A stream of tears slowly flowed from a pair of clean, clear large eyes, tracing a path down a tender, pale cheek, landing in the settled dust and splashing up ugly mud flowers.

What met his eyes was not the incandescent light he had longed for, nor the hospital ceiling he had anticipated, nor even the various terrible scenarios he had wildly imagined after hearing the strange language.

Yet, it might be worse than all of those.

It was a bloodstained longsword. The blood had dried on the blade, presenting a dark, blackish sheen under the dim sunset. An Chang could smell a faint, metallic stench. The sword was suspended right before him, and he could clearly see the tip still trembling.

Worse than the scene he opened his eyes to was everything that scene implied.

The moment he regained his senses, An Chang realized he had become an Infant. He didn't know what incredible event had transpired to turn him from a thirty-four-year-old man, tormented in endless darkness, into an Infant lying in this strange place.

He felt only fear and despair. What filled him with despair and terror was not the trembling, bloodstained longsword suspended before him; he didn't even know what he was despairing or fearing, but simply shed tears of regret involuntarily. The joy of being reborn, mixed now with despair and regret, had turned into an unrecognizable emotion... Ned simply bandaged the wound on his right leg, and then silently began clearing the ruins before him.

He moved the broken stones away piece by piece. When he encountered larger ones, he used a nearby stick to pry them open. When he hit a wooden beam lying across the rubble, he fiercely chopped it into segments with his longsword. Only when the heat subsided slightly and the sun began to set did he neatly arrange the bodies of the six Knights who had accompanied him.

Then he cleared toward the center of the ruins, where he found the body of Lyanna, still faintly recognizable, and in her arms, a blue-faced Infant who had long since stopped breathing. He couldn't help but burst into loud sobs again.

After his sobs subsided, Ned inadvertently noticed a black circular object not far away.

Under the setting sun, dark purple patterns on the black circular object emitted an ominous glow. Ned raised his longsword and walked toward it.

Right before Ned's eyes, the dark purple patterns on the black circular object began to twist and deform. It slowly shrank from its original circular shape. The sphere, which was originally about two meters in diameter, had shrunk to about one meter by the time Ned approached.

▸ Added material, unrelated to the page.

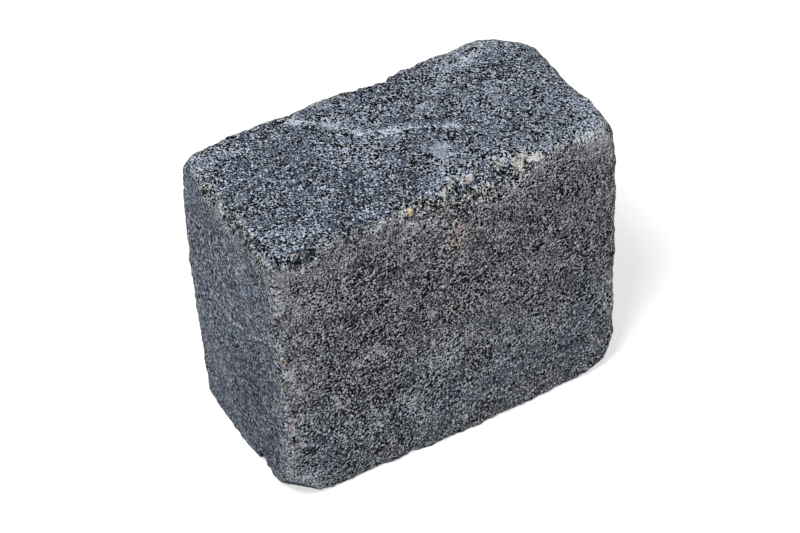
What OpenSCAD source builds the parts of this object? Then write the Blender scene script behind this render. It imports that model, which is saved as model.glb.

Even though Ned had experienced many terrible things that day, the scene before him, which defied his lifelong common sense, still filled him with disbelief. It also made him wary, and he slowly held his sword horizontally in front of him.

Approaching slowly and cautiously, the sphere began to sink and deform. By the time Ned reached it, it had transformed into the shape of an Infant. Then the black and purple color slowly slid away, revealing tender limbs. Like flowing water, the black and purple hue gradually gathered on the Infant's chest, turning into a black and purple mark.

In an instant, Ned's not-so-extensive deductive reasoning, as if divinely guided, led him to a conclusion: the culprit behind this catastrophe was the seemingly harmless Infant before him!

Thinking this, the longsword held horizontally before him, filled with hatred, lunged toward the Infant's brow.

Precisely at this moment, the Infant opened his eyes.

Ned looked at the Infant before him: sparse black hair, clear black eyes, light eyebrows, and tears tracing a path down his cheeks. The longsword in Ned's hand began to tremble.

"Ah!" he cried out, as if gathering courage, and finally threw the longsword aside, kneeling before the Infant and picking the child up.

He said: "Perhaps you are the perpetrator of all this, but the result is my own doing." As he spoke, a new tear streak appeared on his face.

His knightly education prevented him from harming an innocent Infant. The calamity that had befallen them and the resulting sin were attributed entirely to himself. Even if it was wishful thinking on his part, things had come to this, and he had no other choice but to bear the burden of it all.

The setting sun cast red light over the ruins, falling upon Ned and the Infant as if staining them with blood. Their shadows stretched longer and longer until they disappeared into the darkness.